The 60/300 story
I rebuilt how design and engineering shipped together at Oona: 60% less engineering overhead, 300% more feature deployment velocity — with a lean team serving two countries. It's the work I'm most proud of, and it barely has a screenshot to its name, which is exactly the point.
Read the full case study
The mess I inherited
Our design system lived in more than fourteen Figma files, each publishing its own slice — logos in one, colors in another, fonts, effects, grids, forms, each in their own. Changing something in file 01 cascaded into 02, 03, 04, and 14; each had to receive the update, then re-publish to every working file. A criss-cross of dependencies that turned a logo tweak into an afternoon. For a lean team shipping fast across Indonesia and the Philippines, this was an architecture designed to slow us down.
Change one: architecture
I restructured the entire system around Atomic Design, with one direction of flow: the MUI base publishes atoms, molecules, and organisms into a Components file, and Components publishes into working files. Updates trickle down, and nothing criss-crosses. Then the second layer: Common files — DTC Common and Kahoona Common house everything market-agnostic, documented once rather than re-drawn by different designers and slowly drifting apart.
Change two: a shared language
I brought MUI into every revamp and new build, and this was the game-changing leverage. Design and frontend suddenly spoke the same words — a component spec could be one sentence, "This is an MUI Autocomplete field with multi-select and search", and nothing more. My favorite proof: one of our Product Managers used to write component interaction behavior into every user story. After MUI came in, she stopped — simply because she didn't need to anymore.
Change three: never design one extra pixel
Figma files exist for developers, not for decoration — so we drew unique states only. Error states drawn once; a twenty-field form gets one full-frame reference, and every variant after that is just the form.
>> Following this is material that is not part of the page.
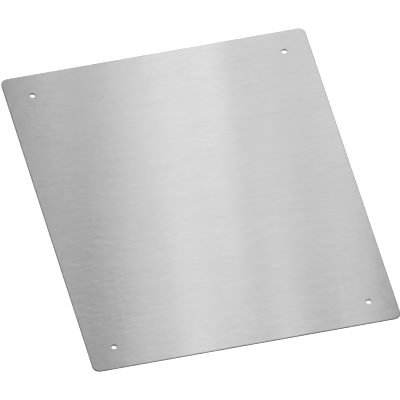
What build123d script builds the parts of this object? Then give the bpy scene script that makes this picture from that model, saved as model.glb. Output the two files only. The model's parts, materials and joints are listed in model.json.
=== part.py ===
from build123d import *
import os

# Flat rectangular cover plate, cut from one piece of brushed stainless sheet.
# Frame: X across the plate (the direction of the grain), Y along its longer
# side, Z up through the sheet. The origin is at the middle of the underside,
# so the plate lies on Z = 0 with its brushed face up.
# All sizes are in millimetres.

# ---- driving dimensions ----
plate_width = 240.0        # overall, along X
plate_length = 300.0       # overall, along Y
sheet_thickness = 1.5      # along Z

corner_radius = 5.6        # the four corners in plan
hole_inset = 20.7          # hole centre to the nearest edge, both ways
hole_diameter = 4.3        # plain through hole, clearance for an M4 screw

edge_break = 0.20          # rounding of the outer edges, top and bottom
rim_break = 0.12           # chamfer left by deburring the hole rims

# ---- derived ----
hole_spacing_x = plate_width - 2 * hole_inset    # 198.6
hole_spacing_y = plate_length - 2 * hole_inset   # 258.6
tol = 1e-3


def outer_edges(part):
    """The two closed loops of edges round the outside, top and bottom."""
    keep = []
    for z in (0.0, sheet_thickness):
        for edge in part.edges():
            box = edge.bounding_box()
            flat = abs(box.min.Z - z) < tol and abs(box.max.Z - z) < tol
            if flat:
                keep.append(edge)
    return keep


def hole_rims(part):
    """The circles where the holes meet the two flat faces."""
    keep = []
    for edge in part.edges().filter_by(GeomType.CIRCLE):
        centre = edge.arc_center
        near_hole = (
            abs(abs(centre.X) - hole_spacing_x / 2) < tol
            and abs(abs(centre.Y) - hole_spacing_y / 2) < tol
        )
        if near_hole and abs(edge.radius - hole_diameter / 2) < tol:
            keep.append(edge)
    return keep


# ---- blank: a rounded rectangle of sheet ----
outline = RectangleRounded(plate_width, plate_length, corner_radius)
blank = extrude(outline, amount=sheet_thickness)

# The cut edges are lightly rounded all the way round, top and bottom.
blank = fillet(outer_edges(blank), edge_break)

# ---- four screw holes, one in each corner ----
drill = Pos(0, 0, -1) * Cylinder(
    hole_diameter / 2,
    sheet_thickness + 2,
    align=(Align.CENTER, Align.CENTER, Align.MIN),
)
plate = blank
for x in (-hole_spacing_x / 2, hole_spacing_x / 2):
    for y in (-hole_spacing_y / 2, hole_spacing_y / 2):
        plate = plate - Pos(x, y, 0) * drill

# Each hole is deburred on both faces.
plate = chamfer(hole_rims(plate), rim_break)

solid = plate.solids()[0]

print("solids", len(plate.solids()))
print("size", solid.bounding_box().size)
print("volume mm3", round(solid.volume, 1))
print("faces", len(solid.faces()), "valid", solid.is_valid)

os.makedirs("parts", exist_ok=True)
export_step(solid, "parts/cover_plate.step")
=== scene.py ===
import json
import math

import bpy
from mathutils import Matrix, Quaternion, Vector


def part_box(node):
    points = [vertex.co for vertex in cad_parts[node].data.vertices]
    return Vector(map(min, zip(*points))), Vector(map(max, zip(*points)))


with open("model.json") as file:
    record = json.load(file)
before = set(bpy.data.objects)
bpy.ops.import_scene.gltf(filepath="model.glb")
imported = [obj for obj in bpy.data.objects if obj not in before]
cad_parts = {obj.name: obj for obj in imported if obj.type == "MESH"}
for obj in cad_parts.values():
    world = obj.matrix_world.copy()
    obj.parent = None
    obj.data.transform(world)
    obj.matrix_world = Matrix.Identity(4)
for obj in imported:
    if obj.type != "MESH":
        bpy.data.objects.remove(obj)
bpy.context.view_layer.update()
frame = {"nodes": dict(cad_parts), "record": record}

scene = bpy.context.scene
MM = 0.001

# ---------------------------------------------------------------- the frame
plate = frame["nodes"]["cover_plate"]
lo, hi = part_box("cover_plate")
WIDTH = hi[0] - lo[0]           # along X, the way the grain runs
LENGTH = hi[1] - lo[1]
THICK = hi[2] - lo[2]
screws = [m for m in frame["record"]["mounts"] if m["name"] == "screw_holes"][0]
HOLE_X = screws["dims"]["spacing_x_mm"] * MM / 2
HOLE_Y = screws["dims"]["spacing_y_mm"] * MM / 2
HOLE_R = screws["dims"]["hole_r_mm"] * MM
CORNER_R = 5.6 * MM             # the outline's rounded corners

# ---------------------------------------------------------------- camera
# A very long lens a long way off, so the plate's opposite sides stay parallel.
CAM_AZ = math.radians(-15.506)
CAM_EL = math.radians(49.166)
CAM_ROLL = math.radians(1.840)
LENS = 1700.0
CAM_DIST = 14.3628
AIM_RIGHT, AIM_UP = 0.190 * MM, -1.040 * MM

back = Vector((math.sin(CAM_AZ) * math.cos(CAM_EL), -math.cos(CAM_AZ) * math.cos(CAM_EL), math.sin(CAM_EL)))
right = Vector((math.cos(CAM_AZ), math.sin(CAM_AZ), 0.0))
up = back.cross(right)
aim = Vector((0.0, 0.0, (lo[2] + hi[2]) / 2)) + right * AIM_RIGHT + up * AIM_UP
cam_data = bpy.data.cameras.new("camera")
cam_data.type = "PERSP"
cam_data.sensor_width = 36.0
cam_data.lens = LENS
cam_data.clip_start = 1.0
cam_data.clip_end = 40.0
camera = bpy.data.objects.new("camera", cam_data)
scene.collection.objects.link(camera)
camera.rotation_mode = "QUATERNION"
camera.location = aim + back * CAM_DIST
turn = (-back).to_track_quat("-Z", "Y")
camera.rotation_quaternion = Quaternion(back, CAM_ROLL) @ turn
scene.camera = camera

scene.view_settings.view_transform = "Standard"
scene.view_settings.look = "None"
scene.view_settings.exposure = 0.0
scene.view_settings.gamma = 1.0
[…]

The same rule ended wireflows: our Philippines motor Policyholder form explodes combinatorially — Individual or Corporate, documents now or later, leased, assigned — and no arrangement of arrows survives that. So instead, a matrix: one reference frame, then a table of scenario deltas. Logic goes into user stories, flows into flow diagrams, and Figma is design specification reference.
Change four: content sheets
Designers fill Figma with placeholder copy, stakeholders review it as if it's real, and the churn hits three times: review, QA, UAT. So we stopped pretending. Once a flow locks, the designer prepares a content sheet — a plain spreadsheet the copy owners fill in, with two small columns doing the real work: char count and char limit. Copywriters write long because more words sell; legal writes long because more words cover risk; the designer sets the limit, and the limit is part of the brief.
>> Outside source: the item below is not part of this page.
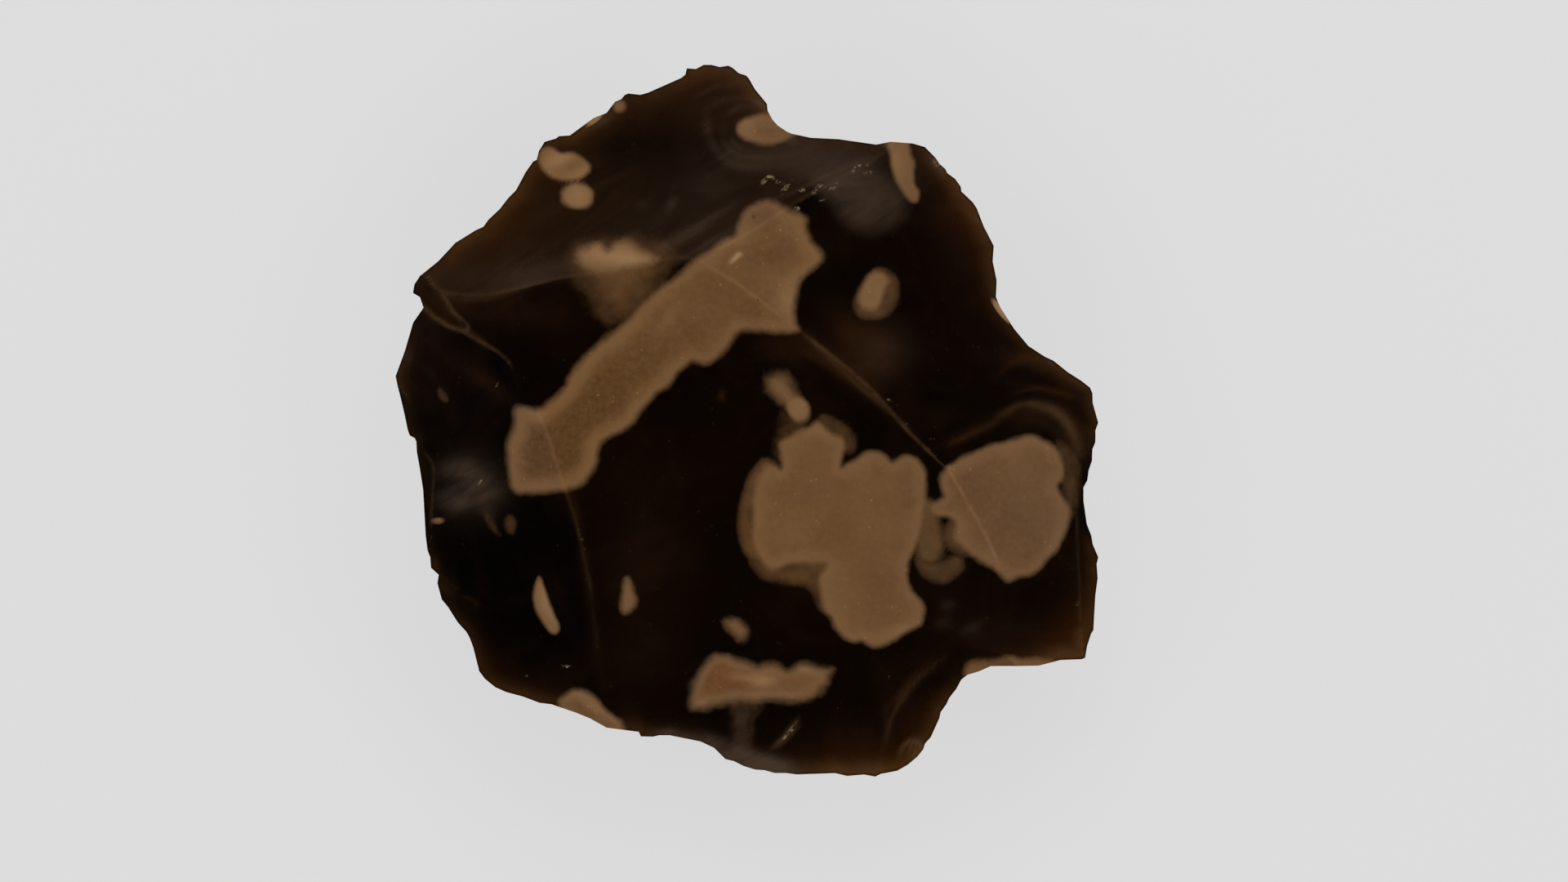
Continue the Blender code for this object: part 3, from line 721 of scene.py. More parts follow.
# %% Small bodies and ovals
SMALL_BODIES = [
    (0.85, [(-24.4, 22.9), (-23.9, 23.9), (-22.2, 24.9), (-20.7, 25.1), (-19.8, 24.1), (-18.6, 24.9),
            (-17.1, 25.3), (-15.6, 24.4), (-13.4, 23.4), (-12.4, 22.7), (-15, 21.9), (-19, 21.2),
            (-22.4, 21.2)]),
    (0.5, [(-29.6, 37), (-29.2, 38.4), (-28, 38.7), (-26.5, 37.9), (-25.1, 38.1), (-23.4, 37.2),
           (-22.3, 36), (-22.7, 35), (-24.1, 34.2), (-25.8, 34.1), (-27.8, 34.5), (-29, 35.5)]),
    (0.6, [(-1.3, 41.6), (-0.5, 42.7), (1.1, 43.1), (2.9, 43.6), (6, 42.5), (7.5, 41.5), (6, 40.4),
           (4.8, 39.6), (3.1, 39.2), (1.4, 39.4), (-0.1, 39.9), (-1, 40.6)]),
    (0.5, [(19.6, 40.5), (20.3, 37.5), (20.4, 36), (20.7, 34.5), (21.6, 33), (22.5, 31.8), (23.5, 31),
           (24.2, 31.5), (24.3, 32.5), (23.7, 33.5), (23.6, 35), (23.6, 36.5), (23, 37.8), (22.4, 40.5)]),
    (0.6, [(17.2, 15.6), (15.8, 16.5), (16, 18.2), (17.3, 20.2), (18.3, 21), (19.4, 20.6), (20, 19.5),
           (19.2, 17.8), (18.8, 16.2)]),
    (0.4, [(-29.6, -22.2), (-30.2, -24.5), (-30, -26.4), (-29.2, -28.1), (-28.1, -29.6), (-27.3, -30.1),
           (-26.8, -29.3), (-27.5, -27.4), (-28.3, -25.2), (-29, -23)][::-1]),
    (0.7, [(-17.1, -22.4), (-17.8, -26.2), (-17.1, -27.3), (-15.9, -25.7), (-16.5, -23.5)]),
    (1.1, [(-3.2, -28.6), (-2.2, -28.2), (-1, -28.8), (-0.2, -29.9), (-0.9, -30.8), (-1.5, -30.3),
           (-2.5, -29.3)]),
    (1.4, [(3.2, 4.6), (3.1, 5.8), (4.2, 6.4), (5.4, 5.9), (5.9, 4.7), (6.8, 3.4), (5.6, 2.4),
           (4.4, 3.3)]),
    (0.6, [(-26.8, -40.2), (-25.9, -38.9), (-24.6, -38.3), (-22.9, -38.5), (-21.5, -39.5), (-20.2, -41.2),
           (-18.8, -42.2), (-17.8, -42.9), (-18.1, -45), (-24, -44)]),
    (0.7, [(31.2, -34.6), (33, -33.9), (35, -34), (37.4, -33.7), (39, -34.1), (41, -34), (43.2, -34.6),
           (41, -37), (35, -38), (31, -36.5)]),
]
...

The payoff I'm proudest of: two landing-page templates with content sheets let Marketing spin out 23+ SEO pages across two countries with zero design involvement. And near the end of my time there, I built a Claude project connected to Figma over MCP that generates these sheets at roughly 95% accuracy — a one-to-two-day designer task became nearly free.
What the numbers mean
Less duplicate design work, no re-publish cascades, no interaction guesswork, files that explain themselves, and copy churn designed out of review, QA, and UAT — each change removing a different kind of friction between a design decision and shipped code.